A small percentage of your contact center's calls are billing questions that only the accounting team can answer. You have defined and documented a process where agents reach out to the accounting team. The accounting team is supposed to answer the question for the agent within 3 hours, so the agent can then give the customer an answer. These are simple questions that should be answered quickly, but you have noticed that these tickets are taking multiple days to resolve and customers are unhappy. Agents are also frustrated because the delays impact their metrics and the level of service they want to provide to customers. As a result, agents have been sending terse emails to their counterparts in accounting until they get an answer to the customer's question.
Problem statement: Tickets requiring input from accounting are taking too long to resolve.
Why? An accounting team member didn't respond.
Why? They ignore the message they receive from your agent.
Why? Accounting is busy, and other tasks are more important to them.
Why? They do not realize that responding to the ticket means keeping a customer happy and retained. No one has ever explained this to them. The outcome of the process is not something they care about.
Why? Their leaders are not holding them accountable for completing this task.
The process is broken because accounting leaders are not holding their employees accountable for completing this small but important task. Now that you understand what's broken, you can figure out how to fix it. I suggest involving a few contact center agents and accounting team members in the process at this point. These important stakeholders will provide a valuable point of view and will develop a sense of ownership and buy-in early in the process.

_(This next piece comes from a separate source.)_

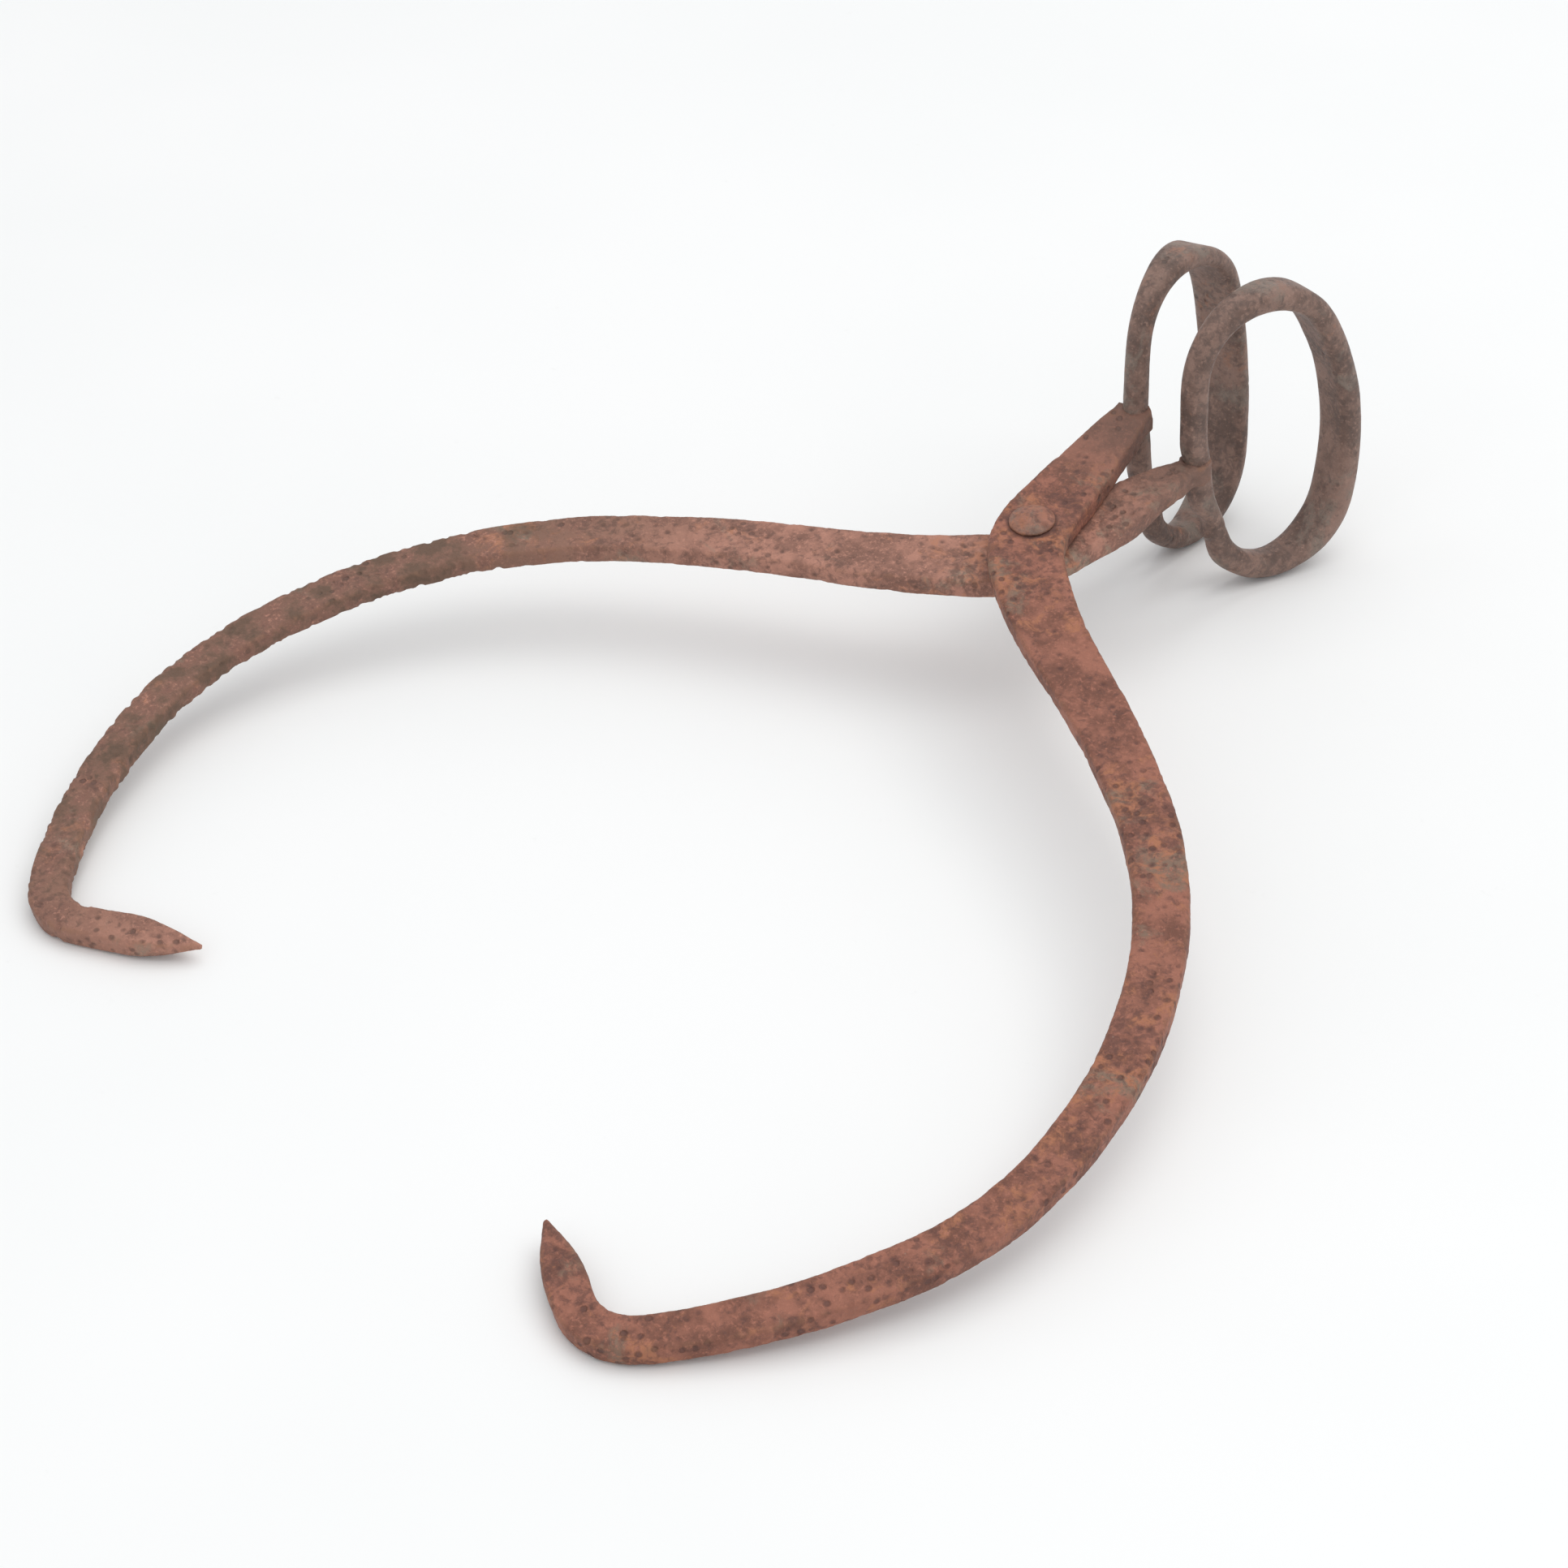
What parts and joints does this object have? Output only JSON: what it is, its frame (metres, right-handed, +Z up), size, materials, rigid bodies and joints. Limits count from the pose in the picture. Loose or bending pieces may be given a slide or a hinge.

Have the group brainstorm solutions. Use a whiteboard and sticky notes to have them jot down their ideas about how the ideal process would look. If you get stuck, here are a few questions to get the ideas flowing:
- What is the current process?
- What doesn't work about this process?
- Do we have supporting data?
- What are some things that could make the process better?
- Are there tools or resources that might help with the resolution?
- What have we tried before that has worked?
- What have we tried before that hasn't worked?
- What other alternatives exist?
Once you have thought through the ideal process, you'll need to think about what it will take to implement the solution. Are there barriers that stand in the way? How can your team overcome them? Write down the steps in the process and identify who is accountable for each step. Next, work your usual change management procedure, including the ever-important step of communication. You should have buy-in from contributors because you involved them in brainstorming potential solutions. Now, bring everyone else along. Make sure agents understand how the mended process will impact them. Then, make sure they're ready to adapt to the changes with the right information, training, and help. Of course, you'll want to keep up with the new process to ensure it's being followed and no further issues crop up as a result. Recognize people for making the change happen, and quickly act to remove barriers if new ones arise. Continue to evaluate the improved process' success and reiterate when needed.
While mending broken processes takes time and focus on the short-term, the outcome will be more engaged employees who yield better results and more satisfied customers.